Liz and I considered ourselves filmmakers and we were very passionate about using ethnographic film as the medium to be a part of discourse around critical social theory and communities, however small or big, working towards radical social change.

Do you have any specific anecdotes or memories associated with your movie?
We were self-taught and we loved trying things out to connect what we were documenting to critical social theory somehow. Liz always loved to get a pop of color into the frame even if it seemed staged. I liked to be filmed talking through my thoughts. It makes me laugh now, but that’s what we made a point to do to “break the third wall.”

What did you think/feel about the Joanie 4 Jackie at the time? And now, in retrospect?
It was exciting and made our small film project feel more real. In retrospect, I am proud that our work was selected to be part of a chainletter. I had forgotten we were a part of Joanie 4 Jackie until I was able to get into my old livingroomdocumentary.org email account earlier today.

What do you do now – professionally and otherwise? Are you still involved in filmmaking?
I am a special educator/transition specialist.
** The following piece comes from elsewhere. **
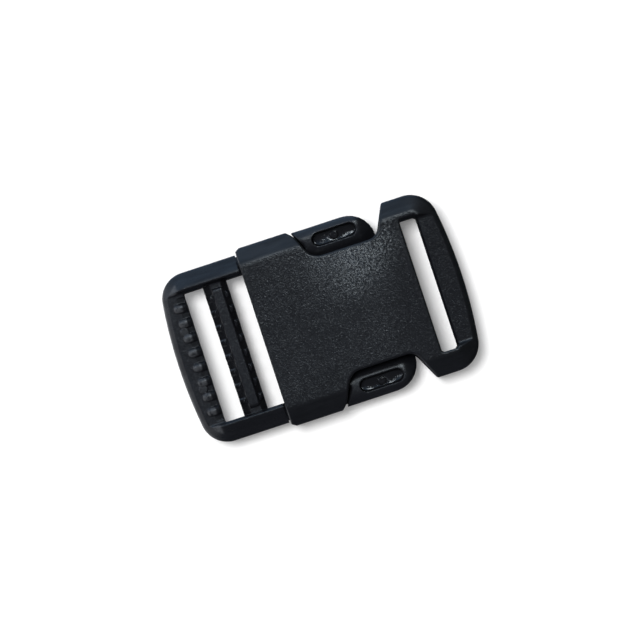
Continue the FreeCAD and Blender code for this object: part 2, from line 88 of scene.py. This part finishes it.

I have often used digital story telling as one way to reengage my students in the ideamaking process. There’s something about giving them the tools and skills to make a digital project, especially a “movie,” that motivates and energizes my students that are tired of school because it often makes them feel like they fail. If they create, there’s no failure only recognition and praise.

Anything you would like to see on the J4J site?
If you could link the entry for Living Room in the chain letter to the film website: www.livingroomdocumentary.org THANK YOU!